Pour son exercice 2006, le chiffre d'affaires de Gaz de France atteint donc 27,6 milliards d'euros, et son bénéfice net 2,3 milliards. En prolongeant l'analyse sous la surface des choses, et en plongeant dans le compte de résultats, on remarque d'abord que ses achats lui ont coûté près de 20 milliards, et que le poste consommations externes représente 72 % de ce chiffre d'affaires. GdF n'est pas précisément une entreprise industrielle, mais le distributeur d'un produit livré tel quel, et acheté notamment en Russie et en Algérie. Même si l'essentiel de son approvisionnement passe par des contrats à long terme, le coût de ces achats forme une variable difficile à maîtriser, tant il semble périlleux de compter pour cela sur la mansuétude de Gazprom ou la bonne volonté d'Abdelaziz Bouteflika, et qui influe de manière déterminante sur sa rentabilité. Le résultat net de l'entreprise constitue un autre poste qu'il est intéressant de décomposer. GdF a en effet distribué sous forme de dividendes 1 082 millions d'euros, soit un taux de distribution de 47 %, taux assez confortable mais caractéristique d'une entreprise dont l'activité relève plus de la rente que de l'innovation. Et conformément à la répartition du capital, les actionnaires privés, qui en possèdent 18 %, vont donc toucher 195 millions d'euros. L'État, actionnaire et percepteur, recevra au total 2 213 millions d'euros, dont 1 104 au seul titre de l'impôt sur les résultats, les actionnaires privés 195 millions, soit 9 % de ce que l'État perçoit. J'en connais qui n'hésiteront pas à penser que le scandale se trouve là. J'en connais aussi pour qui 9 %, c'est encore trop.

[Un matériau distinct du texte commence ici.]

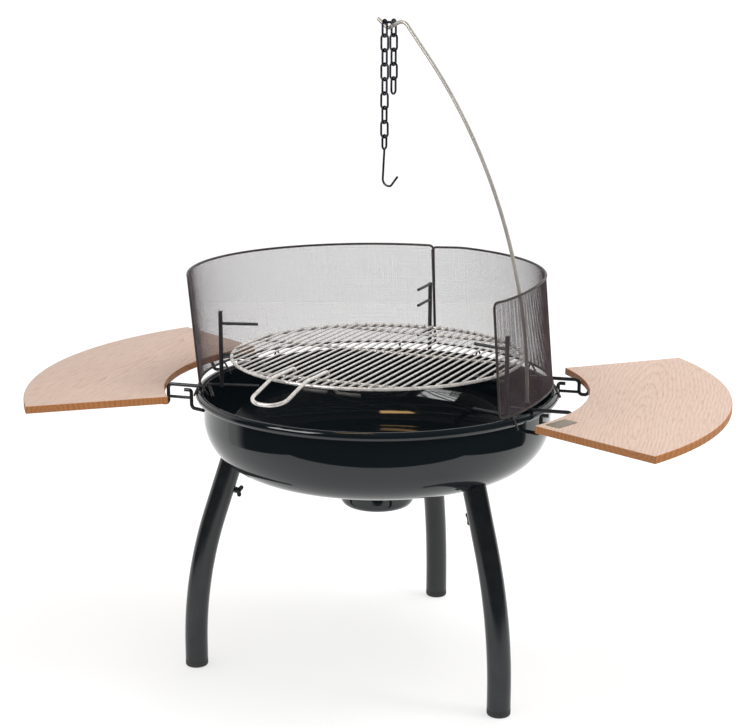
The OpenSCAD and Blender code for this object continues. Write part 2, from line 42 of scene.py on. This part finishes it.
# ---------------------------------------------------------------- materials
class Mat:
    """One node material: a Principled shader, with small helpers to feed it."""

    def __init__(self, name, base, rough, metal=0.0, **sockets):
        self.m = bpy.data.materials.new(name)
        self.m.use_nodes = True
        self.t = self.m.node_tree
        self.p = self.t.nodes["Principled BSDF"]
        self.set("Base Color", (*base, 1))
        self.set("Roughness", rough)
        self.set("Metallic", metal)
        for key, value in sockets.items():
            self.set(key.replace("_", " "), value)
        self.coord = self.add("ShaderNodeTexCoord").outputs["Object"]

    def set(self, socket, value):
        self.p.inputs[socket].default_value = value

    def add(self, kind, **values):
        n = self.t.nodes.new(kind)
        for k, v in values.items():
            setattr(n, k, v)
        return n

    def link(self, a, b):
        self.t.links.new(a, b)

    def place(self, scale=(1, 1, 1), rot=(0, 0, 0), shift=(0, 0, 0), source=None):
        n = self.add("ShaderNodeMapping")
        n.inputs["Scale"].default_value = scale
        n.inputs["Rotation"].default_value = rot
        n.inputs["Location"].default_value = shift
        self.link(source or self.coord, n.inputs["Vector"])
        return n.outputs["Vector"]

    def noise(self, scale, detail=3.0, rough=0.5, vector=None, distortion=0.0):
        n = self.add("ShaderNodeTexNoise")
        n.inputs["Scale"].default_value = scale
        n.inputs["Detail"].default_value = detail
        n.inputs["Roughness"].default_value = rough
        n.inputs["Distortion"].default_value = distortion
        self.link(vector or self.coord, n.inputs["Vector"])
        return n.outputs["Fac"]

    def ramp(self, fac, stops):
        n = self.add("ShaderNodeValToRGB")
        ramp = n.color_ramp
        while len(ramp.elements) < len(stops):
            ramp.elements.new(0.5)
        for e, (at, col) in zip(ramp.elements, stops):
            e.position = at
            e.color = (*col, 1) if len(col) == 3 else col
        self.link(fac, n.inputs["Fac"])
        return n.outputs["Color"]

    def span(self, fac, lo, hi, a=0.3, b=0.7):
        n = self.add("ShaderNodeMapRange")
        n.inputs["From Min"].default_value = a
        n.inputs["From Max"].default_value = b
        n.inputs["To Min"].default_value = lo
        n.inputs["To Max"].default_value = hi
        self.link(fac, n.inputs["Value"])
        return n.outputs["Result"]

    def mix(self, fac, a, b, blend="MIX"):
        n = self.add("ShaderNodeMix", data_type="RGBA", blend_type=blend)
        for socket, value in ((n.inputs["Factor"], fac), (n.inputs[6], a), (n.inputs[7], b)):
            if isinstance(value, bpy.types.NodeSocket):
                self.link(value, socket)
            else:
                socket.default_value = value
        return n.outputs[2]

    def to(self, value, socket):
        self.link(value, self.p.inputs[socket])

    def bump(self, height, strength, distance, before=None):
        n = self.add("ShaderNodeBump")
        n.inputs["Strength"].default_value = strength
        n.inputs["Distance"].default_value = distance
        self.link(height, n.inputs["Height"])
        if before:
            self.link(before, n.inputs["Normal"])
        self.link(n.outputs["Normal"], self.p.inputs["Normal"])
        return n.outputs["Normal"]


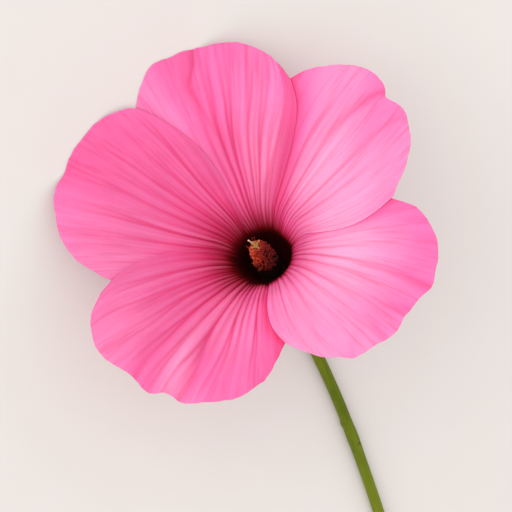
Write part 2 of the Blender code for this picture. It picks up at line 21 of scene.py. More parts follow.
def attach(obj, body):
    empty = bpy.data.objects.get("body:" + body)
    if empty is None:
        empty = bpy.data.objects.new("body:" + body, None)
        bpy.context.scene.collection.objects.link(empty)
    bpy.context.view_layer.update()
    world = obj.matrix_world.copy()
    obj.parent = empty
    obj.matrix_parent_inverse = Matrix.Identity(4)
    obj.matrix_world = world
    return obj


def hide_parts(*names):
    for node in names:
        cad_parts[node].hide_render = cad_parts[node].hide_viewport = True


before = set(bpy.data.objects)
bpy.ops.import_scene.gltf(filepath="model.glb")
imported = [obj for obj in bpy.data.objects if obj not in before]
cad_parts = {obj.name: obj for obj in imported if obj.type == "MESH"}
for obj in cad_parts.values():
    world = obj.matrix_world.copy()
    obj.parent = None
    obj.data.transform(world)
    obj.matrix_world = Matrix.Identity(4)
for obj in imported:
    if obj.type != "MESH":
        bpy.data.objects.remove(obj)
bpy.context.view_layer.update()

LOG = logging.getLogger("rose_mallow")
BODY = "root"
MM = 0.001
DEG = math.pi / 180
FULL_TURN = 2 * math.pi
PATTERN_UNIT = 100 * MM
MERGE_DISTANCE = 0.001 * MM
NOISE_RANGE = (0.3, 0.7)
CURVE_STEPS = 60
RIPPLE_HEIGHT = 1.8
COLUMN_HEIGHT = 26.5 * MM
COLUMN_LEAN = Vector((-1.1, -0.7, 0.0)) * MM

Array = np.ndarray
Colour = tuple[float, float, float, float]
Curve = tuple[tuple[float, float], ...]
Material = bpy.types.Material
Node = bpy.types.Node
Piece = bpy.types.Object
Shape = bmesh.types.BMesh
Socket = bpy.types.NodeSocket
Stops = tuple[tuple[float, Colour], ...]
Vert = bmesh.types.BMVert


class Slot(Enum):
    """Material slots of the record."""

    PETAL = "petal"
    CALYX = "calyx"
    EPICALYX = "epicalyx"
    COLUMN = "column"
    PISTIL = "pistil"
    STEM = "stem"


def ease(value: Array | float) -> Array | float:
    """Ease from 0 to 1 as value goes from 0 to 1."""
    x = np.clip(value, 0.0, 1.0)
    return x * x * (3 - 2 * x)


def rise(value: Array | float, start: float, run: float) -> Array | float:
    """Ease from 0 at start to 1 at a run past it."""
    return ease((value - start) / run)


def bell(away: Array, width: Array | float) -> Array:
    """Bell of height 1, for a distance from its middle."""
    return np.exp(-(away / width) ** 2)


def blend(start: Array | float, end: Array | float, share: Array | float) -> Array | float:
    """Value that lies a share of the way from start to end."""
    return start + (end - start) * share


def stations_of(knots: Array) -> Array:
    """Place of each knot along a line through all of them, from 0 to 1."""
    spans = np.linalg.norm(np.diff(knots, axis=0), axis=1)
    return np.concatenate([[0.0], np.cumsum(spans)]) / spans.sum()


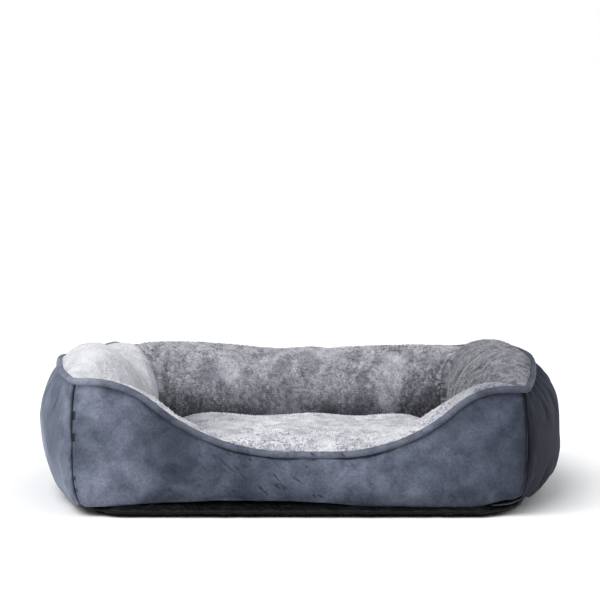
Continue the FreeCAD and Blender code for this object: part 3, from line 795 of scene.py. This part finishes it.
def pad(low, high, corner, cell, edge_power, bulge=None):
    """A closed pad between two corners, rounded in plan and at its edges. Bulge widens it at each side."""
    bm = bmesh.new()
    size = high - low
    bmesh.ops.create_cube(bm, size=1)
    cuts = int(max(size.x, size.y) / cell)
    level = [edge for edge in bm.edges if abs(edge.verts[0].co.z - edge.verts[1].co.z) < 0.5]
    bmesh.ops.subdivide_edges(bm, edges=level, cuts=cuts, use_grid_fill=True)
    upright = [edge for edge in bm.edges if abs(edge.verts[0].co.z - edge.verts[1].co.z) > 0.5]
    bmesh.ops.subdivide_edges(bm, edges=upright, cuts=max(int(size.z / cell), 5), use_grid_fill=True)
    middle = (low + high) / 2
    for vert in bm.verts:
        x, y, z = 2 * vert.co.x, 2 * vert.co.y, 2 * vert.co.z
        vert.co = rounded_place(x, y, z, size / 2, corner, edge_power) + middle
    if bulge:
        for vert in bm.verts:
            vert.co = bulge(vert.co)
    return bm


def rounded_place(x, y, z, half, corner, edge_power):
    """Maps a cube's surface point to a pad with round corners in plan and rolled edges."""
    reach = max(abs(x), abs(y), 1e-6)
    flat = Vector((x * half.x, y * half.y, 0))
    inner = Vector((half.x - corner, half.y - corner))
    out = Vector((max(abs(flat.x) - inner.x, 0), max(abs(flat.y) - inner.y, 0)))
    if out.x > 0 and out.y > 0:
        out *= max(out.x, out.y) / out.length
        flat.x = math.copysign(inner.x + out.x, x)
        flat.y = math.copysign(inner.y + out.y, y)
    edge = power(reach, edge_power)
    lift = math.sqrt(max(1 - edge * edge, 0))
    if abs(z) >= 1 - 1e-6:
        height = math.copysign(mix(0.25, 1, lift), z)
        draw = 1
    else:
        height = 0.25 * z
        draw = 1 + 0.02 * (1 - z * z)
    return Vector((flat.x * draw, flat.y * draw, height * half.z))


def footprint(place):
    """Bows a pad's straight sides out to the walls' feet, draws its lower edge in and turns its rim up."""
    middle_y, half_y = (FRONT_Y + BASE_BACK_Y) / 2, (BASE_BACK_Y - FRONT_Y) / 2
    y_share = min(max((place.y - middle_y) / half_y, -1), 1)
    x_share = min(max(place.x / BASE_X, -1), 1)
    narrow = mix(1 - 16 * MM / BASE_X, (CORNER_X - 22 * MM) / BASE_X, y_share**2)
    low = 1 - 0.045 * power(1 - place.z / (BASE_TOP + 6 * MM), 1.5)
    swell = 8 * MM * (1 - step(place.z, 5 * MM, 13 * MM)) * power(-y_share, 4)
    y = place.y - 22 * MM * x_share**2 * max(y_share, 0) - swell
    lip = 11 * MM * step(max(abs(x_share), abs(y_share)), 0.86, 0.93) * step(place.z, 4 * MM, 11 * MM)
    return Vector((place.x * narrow * low, y, place.z + lip))


def base():
    low = Vector((-BASE_X, FRONT_Y + 11 * MM, 0))
    high = Vector((BASE_X, BASE_BACK_Y, BASE_TOP - 3 * MM))
    bm = pad(low, high, 60 * MM, 5 * MM, 40, footprint)
    bm.normal_update()
    for vert in bm.verts:
        vert.co += vert.normal * 1.8 * MM * ripple(vert.co, 15 * MM, 31)
        rise = 2.5 * MM * max(ripple((vert.co.x, vert.co.y, 0), 70 * MM, 32), 0)
        vert.co.z = max(vert.co.z, rise if vert.co.z < BASE_TOP / 2 else 0)
    piece = new_object("nonslip_base", bm)
    finished(piece, "bed", BASE_CLOTH, "base_fabric", "base_panel", fill=0.5)
    margin = Vector((9 * MM, 9 * MM, 4 * MM))
    inside = pad(low + margin, high - margin, 50 * MM, 12 * MM, 18, footprint)
    finished(new_object("base_wadding", inside), "bed", FIBRE, "wadding", "base_pad", fill=0.5)


def valley(x, y):
    """The soft hollow that runs across the cushion, deepest near its left and right ends."""
    ends = 7 * MM * math.exp(-(((x + 145 * MM) / (30 * MM)) ** 2)) + 4 * MM * step(x, 60 * MM, 180 * MM)
    return (3 * MM + ends) * math.exp(-(((y - 25 * MM) / (32 * MM)) ** 2))


def cushion():
    low, high = CUSHION_LOW.copy(), CUSHION_HIGH.copy()
    bm = pad(low, high - Vector((0, 0, 4 * MM)), 50 * MM, 5.8 * MM, 3.6)
    bm.normal_update()
    middle = (low + high) / 2
    half_x, half_y = (high.x - low.x) / 2, (high.y - low.y) / 2
    for vert in bm.verts:
        x, y = vert.co.x - middle.x, vert.co.y - middle.y
        drop = 9 * MM * step(y, 0, half_y) + valley(vert.co.x, vert.co.y)
        vert.co.z += (6 * MM * ripple(vert.co, 80 * MM, 41) - drop) * max(vert.normal.z, 0)
        vert.co.x -= 6 * MM * (x / half_x) * max(1 - (y / half_y) ** 2, 0)  # the sides pull in
        vert.co.y -= 6 * MM * (y / half_y) * max(1 - (x / half_x) ** 2, 0)
    whole = new_object("cushion_whole", bm)
    stuffed(whole, {}, pressure=2, excess=0.02, cap=5 * MM)
    seam = mix(low.z, high.z, 0.45)
    for name, upper in (("cushion_plush_top", True), ("cushion_underside", False)):
        bm = bmesh.new()
        bm.from_mesh(whole.data)
        everything = list(bm.verts) + list(bm.edges) + list(bm.faces)
        bmesh.ops.bisect_plane(
            bm,
            geom=everything,
            plane_co=(0, 0, seam),
            plane_no=(0, 0, 1),
            clear_outer=not upper,
            clear_inner=upper,
        )
        if upper:
            bmesh.ops.subdivide_edges(bm, edges=bm.edges, cuts=1, use_grid_fill=True, smooth=1.0)
            bm.normal_update()
            outer = thickened(bm, PLUSH)
            bm.normal_update()
            tufted(bm, outer, CUSHION_PILE)
            piece = new_object(name, bm)
            finished(piece, "cushion", CUSHION_CLOTH, "cushion_plush", "cushion_top_panel", fill=0.7)
        else:
            bm.normal_update()
            thickened(bm, 1.5 * MM)
            piece = new_object(name, bm)
            finished(piece, "cushion", THIN_CLOTH, "cushion_base_fabric", "cushion_bottom_panel", fill=0.7)
    bm = bmesh.new()
    bm.from_mesh(whole.data)
    bm.normal_update()
    for vert in bm.verts:
        vert.co -= vert.normal * (PLUSH + 2 * MM)
    finished(new_object("cushion_filling", bm), "cushion", FIBRE, "cushion_filling", "cushion_fill", fill=0.6)
    bpy.data.objects.remove(whole)


# ------------------------------------------------------------------ studio


def studio():
    """A white floor under a white sky. A large soft light comes from the front left, and a weak one from
    the front right."""
    scene = bpy.context.scene
    scene.view_settings.view_transform = "Standard"
    bm = bmesh.new()
    bmesh.ops.create_grid(bm, x_segments=1, y_segments=1, size=40)
    floor = new_object("floor", bm)
    material, tree, principled = new_material("matt_white_floor", Roughness=0.95, Specular_IOR_Level=0.0)
    principled.inputs["Base Color"].default_value = colour("#f8f8f8")
    floor.data.materials.append(material)
    floor.location.z = -0.5 * MM
    world = scene.world or bpy.data.worlds.new("studio")
    scene.world = world
    world.use_nodes = True
    tree = world.node_tree
    tree.nodes.clear()
    seen = add(tree, "ShaderNodeBackground", {"Color": colour("#ffffff"), "Strength": 1.0})
    fill = add(tree, "ShaderNodeBackground", {"Color": colour("#f4f6fb"), "Strength": SKY})
    shades = {"i1": fill.outputs["Background"], "i2": seen.outputs["Background"]}
    direct = add(tree, "ShaderNodeLightPath").outputs["Is Camera Ray"]
    sky = add(tree, "ShaderNodeMixShader", {}, i0=direct, **shades)
    add(tree, "ShaderNodeOutputWorld", {}, Surface=sky.outputs["Shader"])
    for name, (strength, spread, source) in LIGHTS.items():
        light = bpy.data.lights.new(name, "SUN")
        light.energy = strength
        light.angle = math.radians(spread)
        lamp = bpy.data.objects.new(name, light)
        lamp.rotation_euler = Vector(source).to_track_quat("Z", "Y").to_euler()
        scene.collection.objects.link(lamp)


def camera():
    """A long lens a little above the bed, that looks slightly down into it from the front."""
    lens = bpy.data.cameras.new("camera")
    lens.sensor_width = 36
    lens.lens = 109.1
    eye = bpy.data.objects.new("camera", lens)
    eye.location = (0, FRONT_Y - CAMERA_DISTANCE, CAMERA_HEIGHT)
    eye.rotation_euler = (math.radians(90 - CAMERA_DIP), 0, 0)
    bpy.context.scene.collection.objects.link(eye)
    bpy.context.scene.camera = eye


camera()
studio()
skin = stuffed_ring()
for side in WALLS:
    velvet_panel(skin, side)
    plush_lining(skin, side)
    wall_filling(skin, side)
corded_rim()
skin.free()
base()
cushion()
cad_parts["floor_panel"].data.materials.clear()
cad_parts["floor_panel"].data.materials.append(THIN_CLOTH)
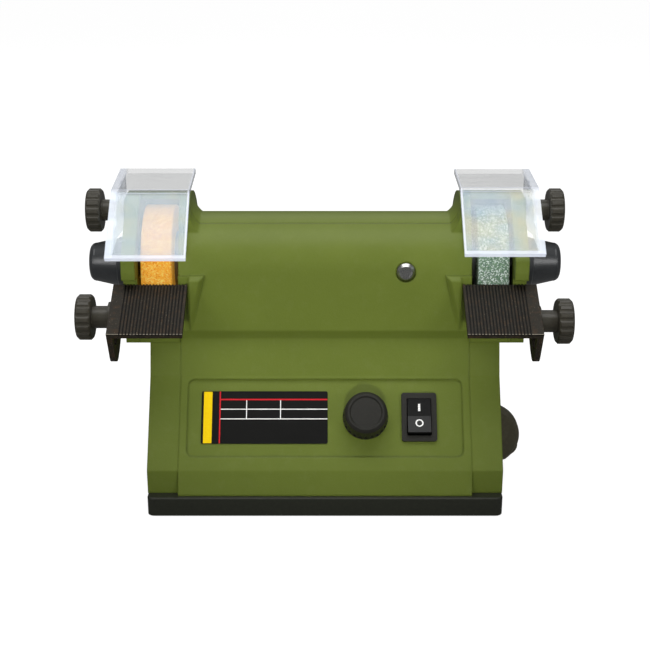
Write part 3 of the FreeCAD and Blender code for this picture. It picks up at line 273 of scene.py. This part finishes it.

Sorti des comptes, on doit évoquer un point important : la fourniture de gaz aux particuliers est-elle un service public ? Il faudrait, pour cela, au minimum, que la plus grande partie des foyers français l'utilisent, ou disposent du moins des infrastructures leur permettant de l'utiliser. Or Gaz de France, dans son rapport, précise qu'il dessert en France 10,5 millions de foyers, dont sans doute une portion non négligeable ne l'utilise que pour la cuisine. L'INSEE estimait le nombre total des ménages en 2005 à 26,4 millions. Si tout le monde se chauffe, encore que, de Mouthe à Menton, les besoins diffèrent considérablement, moins de 40 % des foyers français sont donc abonnés au gaz. A quel titre ces français-là devraient-ils bénéficier d'une énergie subventionnée, donc financée en partie par la fraction majoritaire de leurs concitoyens qui n'y ont pas recours, lesquels devront alors, en plus de l'énergie qu'ils utilisent, en partie payer celle qu'ils n'utilisent pas ?

Quand bien même elle répondrait à une quelconque utilité, la réfutation de ce type de discours préremptoire et militant ne présente donc aucune difficulté. Daniel Schneidermann, journaliste critique, se livre pourtant à l'opération inverse. Pourquoi ? Éprouverait-il la même sympathie à l'égard d'Olivier Bonnet si celui-ci n'avait pas, lui aussi, la carte ? Cette carte, en particulier dans l'univers des blogs, ne constitue-t-elle pas au yeux de ceux qui la possèdent, et qui cherchent à se démarquer en permanence de ceux qui ne l'ont pas mais écrivent quand même, un certificat d'authenticité, une garantie qui permet de supposer par défaut que son détenteur a respecté les principes de son métier ? Celle-ci, dès lors, ne permet-elle pas de tenir comme acquis que les écrits ainis produits sont conformes à ces principes, et de se satisfaire du résultat sans avoir à refaire le même travail d'élaboration ? La facilité de publication propre au web, et dont les journalistes dénoncent les conséquences, ne les concerne-t-elle pas ? Quel crédit accorder au journaliste indépendant, donc indépendant d'une rédaction, de correcteurs, et d'un chef, en somme de toute la structure de contrôle qui est aussi là pour lui éviter d'écrire des inepties ? Daniel Schneidermann aurait dû se méfier : même sous une plume de presse, sur les blogs, on peut dire n'importe quoi.